## Start Information shown

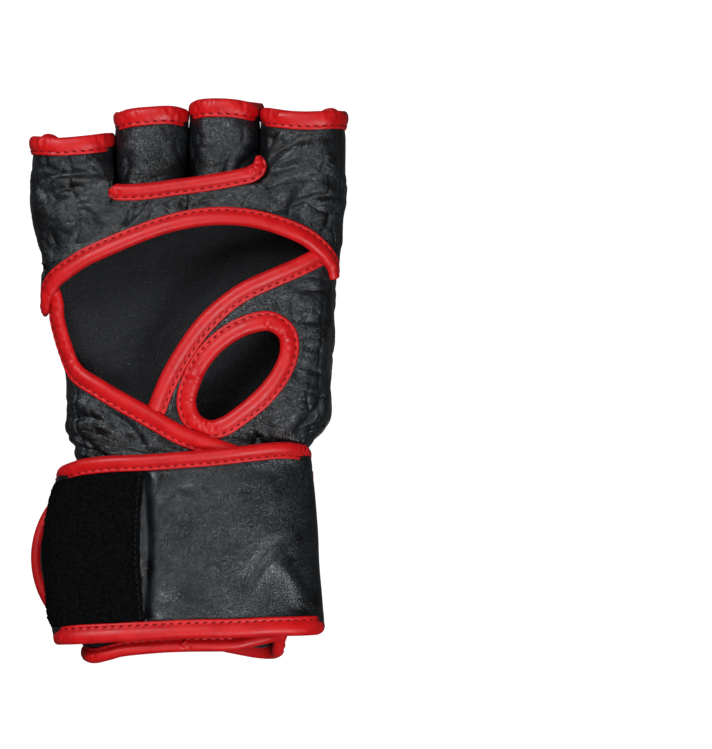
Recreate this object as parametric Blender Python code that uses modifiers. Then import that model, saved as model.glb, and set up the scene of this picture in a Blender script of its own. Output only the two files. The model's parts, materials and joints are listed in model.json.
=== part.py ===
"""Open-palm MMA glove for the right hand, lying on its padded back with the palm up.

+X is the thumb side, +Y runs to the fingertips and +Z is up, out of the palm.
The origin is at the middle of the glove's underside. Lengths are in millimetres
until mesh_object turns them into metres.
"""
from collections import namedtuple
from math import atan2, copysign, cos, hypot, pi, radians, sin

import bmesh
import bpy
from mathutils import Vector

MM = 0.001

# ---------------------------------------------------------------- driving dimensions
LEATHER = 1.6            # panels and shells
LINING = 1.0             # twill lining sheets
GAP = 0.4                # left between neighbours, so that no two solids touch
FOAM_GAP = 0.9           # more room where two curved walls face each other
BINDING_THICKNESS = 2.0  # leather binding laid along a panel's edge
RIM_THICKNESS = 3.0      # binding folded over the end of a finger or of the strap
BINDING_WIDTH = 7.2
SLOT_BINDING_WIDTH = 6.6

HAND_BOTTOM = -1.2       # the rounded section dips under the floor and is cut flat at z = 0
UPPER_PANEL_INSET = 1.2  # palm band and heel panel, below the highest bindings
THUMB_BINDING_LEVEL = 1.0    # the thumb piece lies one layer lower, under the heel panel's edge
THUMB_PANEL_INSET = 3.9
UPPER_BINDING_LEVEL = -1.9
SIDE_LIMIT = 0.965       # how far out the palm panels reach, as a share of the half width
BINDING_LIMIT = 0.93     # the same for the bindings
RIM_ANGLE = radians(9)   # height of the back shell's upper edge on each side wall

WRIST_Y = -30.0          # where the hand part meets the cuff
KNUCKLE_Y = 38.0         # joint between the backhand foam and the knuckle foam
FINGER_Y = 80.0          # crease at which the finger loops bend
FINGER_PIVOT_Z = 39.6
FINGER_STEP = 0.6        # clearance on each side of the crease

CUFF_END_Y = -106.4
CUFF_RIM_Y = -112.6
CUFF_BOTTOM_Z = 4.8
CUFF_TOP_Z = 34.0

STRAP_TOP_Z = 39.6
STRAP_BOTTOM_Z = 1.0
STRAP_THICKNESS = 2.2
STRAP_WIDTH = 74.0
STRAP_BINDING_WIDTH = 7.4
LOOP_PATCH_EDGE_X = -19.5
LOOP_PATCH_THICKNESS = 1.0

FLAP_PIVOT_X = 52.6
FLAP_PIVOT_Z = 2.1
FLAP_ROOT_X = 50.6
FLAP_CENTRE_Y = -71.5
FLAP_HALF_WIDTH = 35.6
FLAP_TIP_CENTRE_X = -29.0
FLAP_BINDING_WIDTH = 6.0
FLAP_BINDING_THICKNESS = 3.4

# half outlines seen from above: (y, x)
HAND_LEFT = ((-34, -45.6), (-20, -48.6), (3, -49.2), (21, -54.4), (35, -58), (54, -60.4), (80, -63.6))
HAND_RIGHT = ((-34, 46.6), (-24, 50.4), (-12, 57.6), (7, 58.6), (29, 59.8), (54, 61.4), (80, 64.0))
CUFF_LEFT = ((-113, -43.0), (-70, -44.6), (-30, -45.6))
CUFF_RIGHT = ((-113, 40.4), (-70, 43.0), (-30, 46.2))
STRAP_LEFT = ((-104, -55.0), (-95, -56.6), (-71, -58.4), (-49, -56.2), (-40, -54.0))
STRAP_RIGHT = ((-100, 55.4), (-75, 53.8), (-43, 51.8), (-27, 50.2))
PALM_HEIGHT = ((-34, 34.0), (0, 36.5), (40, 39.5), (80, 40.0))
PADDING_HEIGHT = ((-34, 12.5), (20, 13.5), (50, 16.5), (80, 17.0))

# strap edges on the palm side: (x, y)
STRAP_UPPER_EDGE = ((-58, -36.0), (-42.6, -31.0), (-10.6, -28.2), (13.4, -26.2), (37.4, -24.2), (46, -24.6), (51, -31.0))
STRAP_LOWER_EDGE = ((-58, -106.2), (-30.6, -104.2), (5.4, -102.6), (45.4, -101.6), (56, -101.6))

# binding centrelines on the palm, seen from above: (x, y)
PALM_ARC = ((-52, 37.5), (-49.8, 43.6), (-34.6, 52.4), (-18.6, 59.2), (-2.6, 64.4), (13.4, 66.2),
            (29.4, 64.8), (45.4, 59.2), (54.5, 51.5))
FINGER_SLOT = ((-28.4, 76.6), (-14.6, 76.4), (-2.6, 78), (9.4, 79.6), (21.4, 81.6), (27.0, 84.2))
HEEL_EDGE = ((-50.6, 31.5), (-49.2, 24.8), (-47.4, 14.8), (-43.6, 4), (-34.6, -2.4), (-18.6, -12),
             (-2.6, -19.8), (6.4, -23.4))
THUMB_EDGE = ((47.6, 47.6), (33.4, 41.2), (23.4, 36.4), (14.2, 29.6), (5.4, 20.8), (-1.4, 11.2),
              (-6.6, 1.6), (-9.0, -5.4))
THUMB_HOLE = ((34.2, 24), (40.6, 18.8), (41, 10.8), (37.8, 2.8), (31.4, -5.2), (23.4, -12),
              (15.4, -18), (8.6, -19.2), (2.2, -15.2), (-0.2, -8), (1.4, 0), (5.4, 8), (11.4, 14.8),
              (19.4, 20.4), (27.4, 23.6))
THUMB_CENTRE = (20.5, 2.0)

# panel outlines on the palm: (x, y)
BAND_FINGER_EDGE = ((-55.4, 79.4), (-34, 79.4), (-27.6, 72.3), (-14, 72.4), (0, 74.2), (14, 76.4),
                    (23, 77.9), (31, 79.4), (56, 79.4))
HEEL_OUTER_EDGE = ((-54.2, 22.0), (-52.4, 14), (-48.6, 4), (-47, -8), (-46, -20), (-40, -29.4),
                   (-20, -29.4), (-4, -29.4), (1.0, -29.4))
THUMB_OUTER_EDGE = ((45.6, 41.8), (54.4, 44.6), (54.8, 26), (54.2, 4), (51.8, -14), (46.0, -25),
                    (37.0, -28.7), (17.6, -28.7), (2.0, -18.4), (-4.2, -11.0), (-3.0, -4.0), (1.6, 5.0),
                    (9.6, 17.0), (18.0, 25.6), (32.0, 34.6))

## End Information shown
## Start Information shown

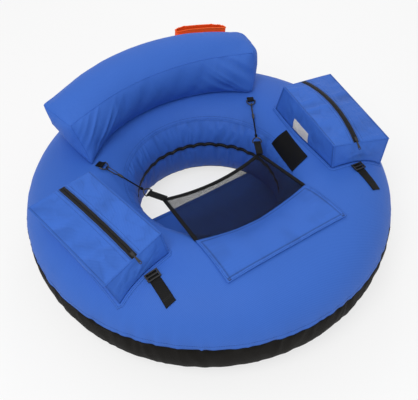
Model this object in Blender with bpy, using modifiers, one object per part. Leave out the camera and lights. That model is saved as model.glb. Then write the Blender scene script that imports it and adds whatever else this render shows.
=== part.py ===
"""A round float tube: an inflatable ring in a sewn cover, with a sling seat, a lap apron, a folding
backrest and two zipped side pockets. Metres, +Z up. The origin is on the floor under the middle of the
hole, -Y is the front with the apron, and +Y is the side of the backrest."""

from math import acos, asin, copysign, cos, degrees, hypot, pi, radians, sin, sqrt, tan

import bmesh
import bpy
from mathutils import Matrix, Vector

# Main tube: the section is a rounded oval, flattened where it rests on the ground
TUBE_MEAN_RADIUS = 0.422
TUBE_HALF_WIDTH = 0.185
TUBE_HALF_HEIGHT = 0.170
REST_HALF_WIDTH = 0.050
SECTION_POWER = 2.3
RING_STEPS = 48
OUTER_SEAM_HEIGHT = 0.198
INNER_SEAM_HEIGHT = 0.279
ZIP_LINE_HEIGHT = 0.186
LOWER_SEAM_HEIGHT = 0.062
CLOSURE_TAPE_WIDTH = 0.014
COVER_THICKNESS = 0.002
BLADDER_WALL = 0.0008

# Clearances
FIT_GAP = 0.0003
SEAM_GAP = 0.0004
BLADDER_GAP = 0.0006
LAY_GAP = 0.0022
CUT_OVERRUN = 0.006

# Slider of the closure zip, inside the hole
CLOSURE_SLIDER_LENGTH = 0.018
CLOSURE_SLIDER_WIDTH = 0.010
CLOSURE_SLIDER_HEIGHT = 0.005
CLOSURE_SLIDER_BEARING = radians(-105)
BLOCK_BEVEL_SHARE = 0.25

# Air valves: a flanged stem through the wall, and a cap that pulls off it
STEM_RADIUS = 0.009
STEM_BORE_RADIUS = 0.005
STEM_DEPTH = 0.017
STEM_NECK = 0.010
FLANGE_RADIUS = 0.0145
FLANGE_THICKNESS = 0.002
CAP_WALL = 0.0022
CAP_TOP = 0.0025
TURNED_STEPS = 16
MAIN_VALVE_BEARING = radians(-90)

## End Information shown
## Start Information shown

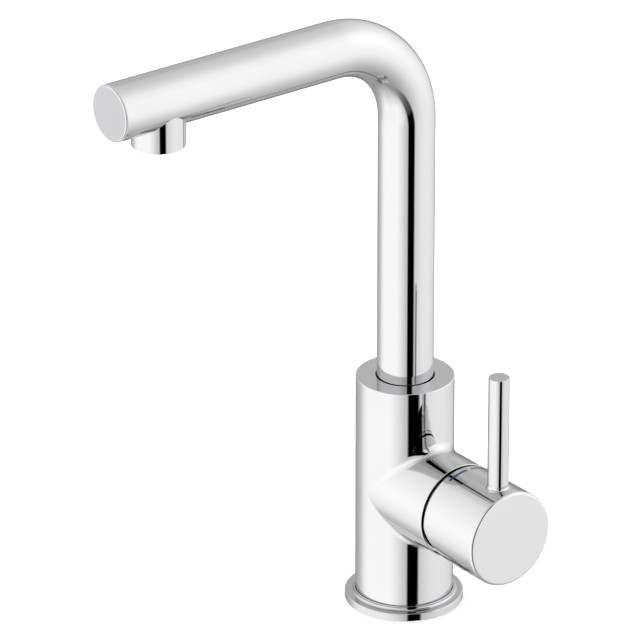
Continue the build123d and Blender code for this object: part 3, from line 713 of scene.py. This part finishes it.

## End Information shown

From the records above, extract exactly and only the lines that begin at the line with "Model this object" and stop after the line with "BLOCK_BEVEL_SHARE = 0.25".

Model this object in Blender with bpy, using modifiers, one object per part. Leave out the camera and lights. That model is saved as model.glb. Then write the Blender scene script that imports it and adds whatever else this render shows.
=== part.py ===
"""A round float tube: an inflatable ring in a sewn cover, with a sling seat, a lap apron, a folding
backrest and two zipped side pockets. Metres, +Z up. The origin is on the floor under the middle of the
hole, -Y is the front with the apron, and +Y is the side of the backrest."""

from math import acos, asin, copysign, cos, degrees, hypot, pi, radians, sin, sqrt, tan

import bmesh
import bpy
from mathutils import Matrix, Vector

# Main tube: the section is a rounded oval, flattened where it rests on the ground
TUBE_MEAN_RADIUS = 0.422
TUBE_HALF_WIDTH = 0.185
TUBE_HALF_HEIGHT = 0.170
REST_HALF_WIDTH = 0.050
SECTION_POWER = 2.3
RING_STEPS = 48
OUTER_SEAM_HEIGHT = 0.198
INNER_SEAM_HEIGHT = 0.279
ZIP_LINE_HEIGHT = 0.186
LOWER_SEAM_HEIGHT = 0.062
CLOSURE_TAPE_WIDTH = 0.014
COVER_THICKNESS = 0.002
BLADDER_WALL = 0.0008

# Clearances
FIT_GAP = 0.0003
SEAM_GAP = 0.0004
BLADDER_GAP = 0.0006
LAY_GAP = 0.0022
CUT_OVERRUN = 0.006

# Slider of the closure zip, inside the hole
CLOSURE_SLIDER_LENGTH = 0.018
CLOSURE_SLIDER_WIDTH = 0.010
CLOSURE_SLIDER_HEIGHT = 0.005
CLOSURE_SLIDER_BEARING = radians(-105)
BLOCK_BEVEL_SHARE = 0.25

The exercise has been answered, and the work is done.